Vez also dismissed criticism that Switzerland had failed to act quickly enough since first receiving information in August 2001.

He said the initial investigation in the US had taken three years and Switzerland was one of only nine countries that had so far been able to act on the information supplied by the US authorities.

But Raymond Paroz, of the organisation Marche Blanche, which lobbies for tougher legislation, maintains the response could have been quicker.

"Had this been a case of terrorism or military secrets, action would have taken place immediately," he told swissinfo.

"There has been complacency and a lack of will from the Swiss authorities."

Monitoring unit

Paroz also criticised the decision to close a monitoring unit in December 1999 because of lack of funds.

"It didn't make sense," he said. "The office was inundated with denunciations, but they only had two people working part time.

"Logic requires that if you have so much work, you employ more people and find the funds."

The Federal Police Office is planning to launch a new unit by the beginning of next year to fight crimes committed on the Internet.

It will monitor and analyse websites and work with criminal authorities abroad to track down Internet offenders.

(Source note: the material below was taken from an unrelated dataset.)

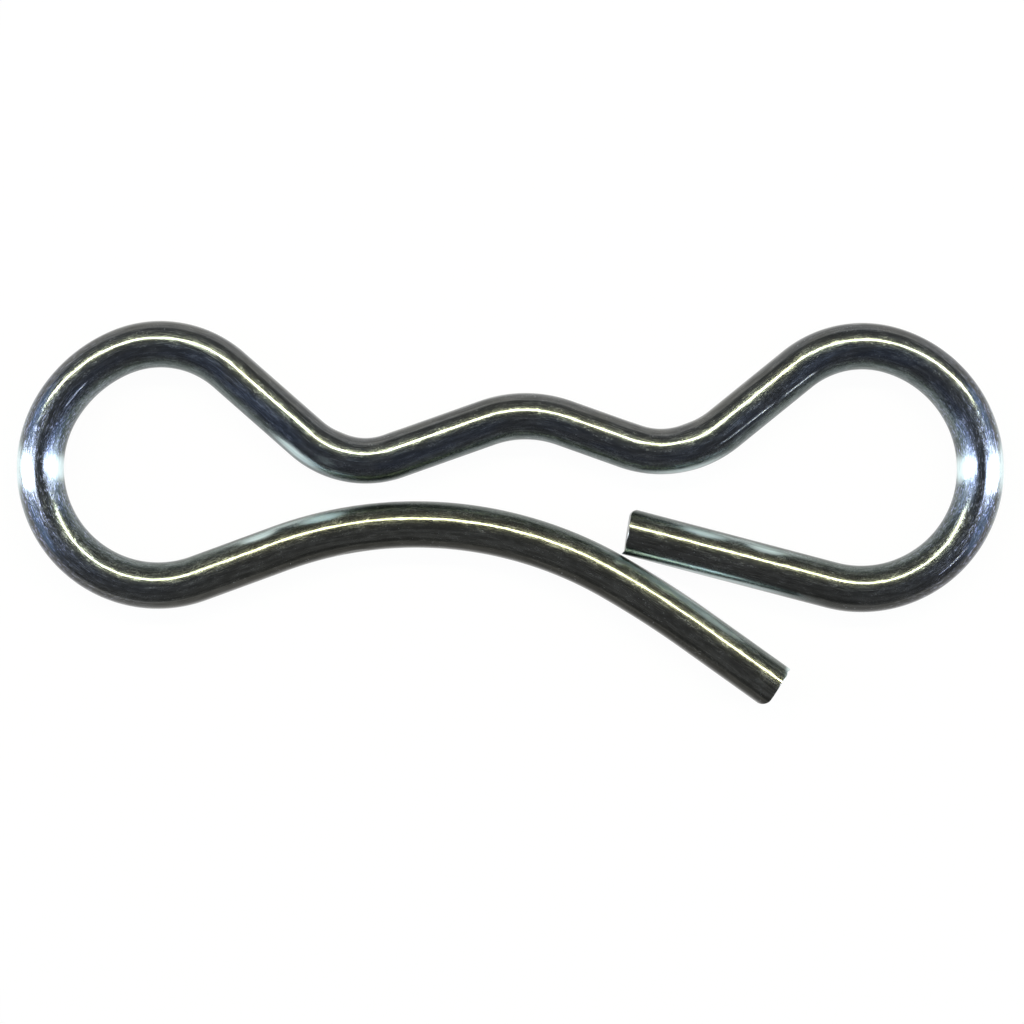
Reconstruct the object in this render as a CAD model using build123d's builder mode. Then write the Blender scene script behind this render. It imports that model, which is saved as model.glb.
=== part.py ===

But the power to prosecute will remain with the cantons.

The new office, which will be staffed by nine people, falls far short of the demands made by Marche Blanche. It wants an agency devoted exclusively to fighting paedophile crime.

"It should be based in Bern and be responsible for coordinating activity throughout the country," said Paroz. "And it should have people across the country working on the ground."

Continuing investigations

Police last month raided numerous buildings as part of the probe, which was coordinated as an international operation to tackle child pornography on the Internet.

Police are now sifting through data stored on 1,147 computers, 16,077 database software such as CD-Roms and diskettes, 4,879 videos and 10,219 publications - images or literature.

swissinfo, Jonathan Summerton

Key facts

Seven cases of suspected sexual abuse against children have come to light during a probe into child porn on the Internet.
Police said they were working through a list of 1,100 suspects whose names were provided by the US.